Galileo Galilei's and Simon Stevin's Tower Experiments
One of the best known stories in the history of science is that one day while professor at the University of Pisa, Galileo Galilei went up to the top of the Leaning Tower of Pisa, i.e., the campanile [bell tower], with a crowd below, in order to drop two objects, of the same nature but of significantly different weights, and thereby demonstrated that the two objects would land at the same time. At the base of the tower, there is a plaque in honour of this event.
There is a good chance that the story is apocryphal, as the only documentation supporting the event is in Racconto istorico della vita del Sigr. Galileo Galilei
[Historical Account of the Life of Galileo Galilei1], the biography of Galileo that his student Vincenzo Viviani published in 1654.
At that time, Galileo seems to have learned that inquiring into natural effects necessarily requires a true knowledge of the nature of motion (given that philosophical and commonly used axiom, Ignorato motu ignoratur natura [The ignorance of motion is the ignorance of nature]) and devoted himself fully to the study of it. In so doing, to the utmost bewilderment of all philosophers, Galileo — by way of experiences and rigorous demonstrations and arguments — showed that very many of Aristotle’s statements about motion, which were regarded as perspicacious and beyond doubt, were false. Among them was the proposition that the speeds of movable objects made of the same kind of matter but differing in weight, and moving through the same medium, are in proportion to their weights, as Aristotle taught; rather, they all move with the same speed. He showed this with repeated experiences from the top of the Tower of Pisa, in the presence of the other lecturers and philosophers, as well as of all their students. He also showed it false that the speed of the same movable object through different media is inversely proportional to the resistance or density of the same media, inferring this from the most obvious absurdities that would follow in consequence, contrary to experience itself. [p.15, my emphasis]
Now it turns out that this experiment was actually done, but not in Pisa, nor by Galileo. Rather, Simon Stevin and Jan Cornets de Groot conducted the experiment from the Niewe Kerk [New Church] in Delft, the Netherlands. Here is the relevant passage in the Appendix to Stevin’s De Beghinselen der Weeghconst [The Art of Weighing],2 published in 1586.
The experience against Aristotle is the following: Let us take (as the very learned Mr. Jan Cornets de Groot, most industrious investigator of the secrets of Nature, and myself have done) two spheres of lead, the one ten times larger and heavier than the other, and drop them together from a height of 30 feet on to a board or something on which they give a perceptible sound. Then it will be found that the lighter will not be ten times longer on its way than the heavier, but that they fall together on to the board so simultaneously that their two sounds seem to be one and the same rap. The same is found also to happen in practice with two equally large bodies whose gravities are in the ratio of one to ten; therefore Aristotle's aforesaid proportion is incorrect. [p.519]

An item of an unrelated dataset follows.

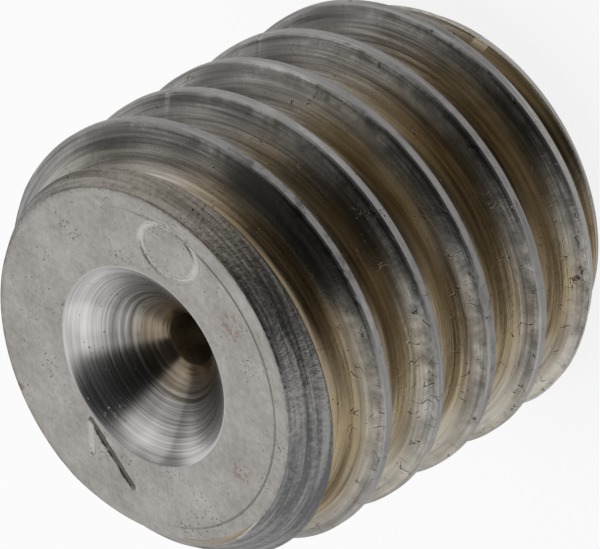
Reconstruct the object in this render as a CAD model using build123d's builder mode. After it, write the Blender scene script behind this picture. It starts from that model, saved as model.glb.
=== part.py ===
from build123d import *
import math
import os

os.makedirs("parts", exist_ok=True)

# Restrictor screw: a headless M6 screw with a hexagon socket at its foot,
# a countersink in its other end, and a fine orifice joining the two.
# All sizes in mm. The screw stands on its socket end: Z is its axis and
# points up, the origin is the centre of the socket end, and the
# countersink is on top.

# Thread: M6 x 1, external, right hand
major_diameter = 5.97          # M6, middle of the 6g tolerance
pitch = 1.0
length = 6.0
first_crest_drop = 0.92        # on +X, first crest centre below the top face
flank_angle = 30               # flank from the plane square to the axis
thread_depth = 0.61343 * pitch
crest_width = pitch / 8

# End faces and chamfers
end_face_diameter = 4.90       # flat left inside the end chamfers
chamfer_length = 0.80          # along the axis, both ends

# Countersink and orifice
countersink_diameter = 2.73
countersink_depth = 0.90
orifice_diameter = 0.70

# Hexagon socket
socket_across_flats = 3.0
socket_depth = 2.50
socket_drill_point = 118       # included angle of the drilled bottom
socket_entry_diameter = 3.70
socket_entry_angle = 120       # included angle of the entry chamfer

# Plain digits stamped in the top face
mark_depth = 0.04
mark_stroke = 0.07
zero_centre = (1.06, -1.57)
zero_length = 1.00
zero_width = 0.77
zero_turn = 38
one_top = (-0.25, 1.45)
one_foot = (-1.25, 1.40)
one_flag = (-0.61, 1.74)

radius = major_diameter / 2
root_radius = radius - thread_depth
face_radius = end_face_diameter / 2
slope = math.tan(math.radians(flank_angle))
drill_point_depth = socket_across_flats / 2 / math.tan(math.radians(socket_drill_point / 2))
entry_depth = (socket_entry_diameter - socket_across_flats) / 2 / math.tan(
    math.radians(socket_entry_angle / 2))

# Groove cutter: a trapezium in the plane through the axis, as wide at its
# mouth as the flanks make it, swept one turn at a time up a helix
overshoot = 0.06 * pitch
root_half = (pitch - crest_width) / 2 - thread_depth * slope
mouth_half = (pitch - crest_width) / 2 + overshoot * slope
first_groove = length - first_crest_drop + pitch / 2
turns_below = math.floor((first_groove + mouth_half) / pitch) + 1
turns_above = math.ceil((length - first_groove + mouth_half) / pitch)

with BuildPart() as restrictor_screw:
    # Blank with both end chamfers
    with BuildSketch(Plane.XZ):
        with BuildLine():
            Polyline((0, 0), (face_radius, 0), (radius, chamfer_length),
                     (radius, length - chamfer_length), (face_radius, length),
                     (0, length), close=True)
        make_face()
    revolve(axis=Axis.Z)

    # Thread groove
    for turn in range(-turns_below, turns_above):
        start = first_groove + turn * pitch
        with BuildLine() as groove_path:
            Helix(pitch=pitch, height=pitch, radius=root_radius, center=(0, 0, start))
        with BuildSketch(Plane(origin=(root_radius, 0, start),
                               x_dir=(1, 0, 0), z_dir=(0, -1, 0))):
            with BuildLine():
                Polyline((0, -root_half), (thread_depth + overshoot, -mouth_half),
                         (thread_depth + overshoot, mouth_half), (0, root_half),
                         close=True)
            make_face()
        sweep(path=groove_path.edges()[0], is_frenet=True, mode=Mode.SUBTRACT)

    # Countersink, orifice, drilled socket bottom and socket entry
    with BuildSketch(Plane.XZ):
        with BuildLine():
            Polyline(
                (0, length + 0.5),
                (countersink_diameter / 2, length + 0.5),
                (countersink_diameter / 2, length),
                (orifice_diameter / 2, length - countersink_depth),
                (orifice_diameter / 2, socket_depth + drill_point_depth * (
                    1 - orifice_diameter / socket_across_flats)),
                (socket_across_flats / 2, socket_depth),
                (socket_across_flats / 2, entry_depth),
                (socket_entry_diameter / 2, 0),
                (socket_entry_diameter / 2, -0.5),
                (0, -0.5), close=True)
        make_face()
    revolve(axis=Axis.Z, mode=Mode.SUBTRACT)

    # Hexagon socket
    with BuildSketch(Plane.XY):
        RegularPolygon(socket_across_flats / 2, 6, major_radius=False)
    extrude(amount=socket_depth, mode=Mode.SUBTRACT)

    # Stamped "0"
    with BuildSketch(Plane.XY.offset(length)):
        with Locations(Location((zero_centre[0], zero_centre[1], 0), (0, 0, zero_turn))):
            Ellipse(zero_length / 2, zero_width / 2)
            Ellipse(zero_length / 2 - mark_stroke, zero_width / 2 - mark_stroke,
                    mode=Mode.SUBTRACT)
    extrude(amount=-mark_depth, mode=Mode.SUBTRACT)

    # Stamped "1": a stem and a short flag
    with BuildSketch(Plane.XY.offset(length)):
        for end in (one_foot, one_flag):
            dx, dy = end[0] - one_top[0], end[1] - one_top[1]
            middle = ((end[0] + one_top[0]) / 2, (end[1] + one_top[1]) / 2, 0)
            with Locations(Location(middle, (0, 0, math.degrees(math.atan2(dy, dx))))):
                SlotCenterToCenter(math.hypot(dx, dy), mark_stroke)
    extrude(amount=-mark_depth, mode=Mode.SUBTRACT)

restrictor_screw.part.label = "restrictor_screw"
print("solids", len(restrictor_screw.part.solids()),
      "volume", round(restrictor_screw.part.volume, 3),
      "box", restrictor_screw.part.bounding_box())
export_step(restrictor_screw.part, "parts/restrictor_screw.step")
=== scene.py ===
import math

import bpy
from mathutils import Matrix, Vector


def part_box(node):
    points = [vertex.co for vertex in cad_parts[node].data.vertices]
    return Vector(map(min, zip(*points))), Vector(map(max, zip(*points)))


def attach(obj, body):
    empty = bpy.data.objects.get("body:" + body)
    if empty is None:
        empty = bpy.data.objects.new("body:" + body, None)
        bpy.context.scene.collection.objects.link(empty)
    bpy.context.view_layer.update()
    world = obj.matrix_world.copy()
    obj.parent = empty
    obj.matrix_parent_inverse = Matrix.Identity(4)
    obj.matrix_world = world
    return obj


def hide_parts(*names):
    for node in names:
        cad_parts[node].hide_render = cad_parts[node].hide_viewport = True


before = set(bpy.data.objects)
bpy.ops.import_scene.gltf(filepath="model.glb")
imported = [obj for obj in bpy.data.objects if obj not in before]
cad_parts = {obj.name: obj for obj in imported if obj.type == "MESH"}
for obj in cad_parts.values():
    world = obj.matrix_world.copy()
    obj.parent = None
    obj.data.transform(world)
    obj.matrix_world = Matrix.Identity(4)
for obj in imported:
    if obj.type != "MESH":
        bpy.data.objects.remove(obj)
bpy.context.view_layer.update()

# The screw's body: one bar of stainless steel, turned, threaded M6 x 1 to the
# right, chamfered at both ends, countersunk and drilled through from the top,
# and broached from below for a 3 mm key. The tree works in millimetres.
low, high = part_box("restrictor_screw")
length = (high.z - low.z) * 1000
major_diameter = max(high.x - low.x, high.y - low.y) * 1000
body_sizes = {
    "Major Diameter": major_diameter,
    "Length": length,
    "Pitch": 1.0,
    "Thread Depth": 0.61343,
    "Crest Width": 0.125,
    "First Crest Drop": 0.92,
    "End Face Diameter": 4.90,
    "Chamfer Length": 0.80,
    "Countersink Diameter": 2.73,
    "Countersink Depth": 0.90,
    "Orifice Diameter": 0.70,
    "Socket Across Flats": 3.0,
    "Socket Depth": 2.50,
    "Socket Entry Diameter": 3.70,
    "Edge Break": 0.012,
    "Nick Depth": 0.03,
    "Stamp Depth": 0.025,
}
surfaces = ("Thread", "Top Face", "Countersink", "Bore", "Socket", "Under Face")
turn_columns = 600
thread_turns = 9
turns_under_first = 7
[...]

But the importance of this experiment, whether it was done by Galileo, by Stevin and de Groot, or even by Giovanni Battista Benedetti, as Alexandre Koyré wrote (see below), has often been exaggerated by historians of science. In his Études Galiléennes,3 Koyré makes the following crucial comment:
Historians of Galileo, and of physics, commonly confuse two very different propositions: 1) that which Galileo established in Pisa by experiments that he never made — and which he did not need to make — … and which in fact were done by Benedetti, according to which bodies of the same nature fall at the same velocity; and 2) that for which the Two New Sciences gives to us, for the very first time, the proof, according to which bodies, whatever their nature, fall at an equal velocity. [p.248, n.4, my translation]
[Unfortunately, the English translation, Galileo Studies,4 does not include Koyré’s footnotes. Translating in this manner the work of a historian of science whose pages were often more covered by footnotes than principal text, was, in my opinion, simply unprofessional.]
In my next post, I will focus on Galileo’s demonstration in the Two New Sciences of the second point, namely, that all bodies, whatever their nature, fall in a vacuum at an equal velocity.
Vincenzo Viviani. Racconto istorico della vita del Sigr. Galileo Galilei / Historical Account of the Life of Galileo Galilei. In Stefano Gattei, ed., The Life of Galileo: Viviani’s Historical Account & Other Early Biographies. Princeton University Press, 2019, pp.1-94.
Simon Stevin, Appendix to the Art of Weighing. In E.J. Dijksterhuis, ed., The Principal Works of Simon Stevin, Volume I: General Introduction, Mechanics. Amsterdam: C.V. Swets & Zeitlinger, 1955, pp.503-529.
Alexandre Koyré. Études galiléennes. Paris: Hermann, 1966.
Alexandre Koyré. Galileo Studies. Translated from the French by John Mepham. Atlantic Highlands, New Jersey: Humanities Press, 1978.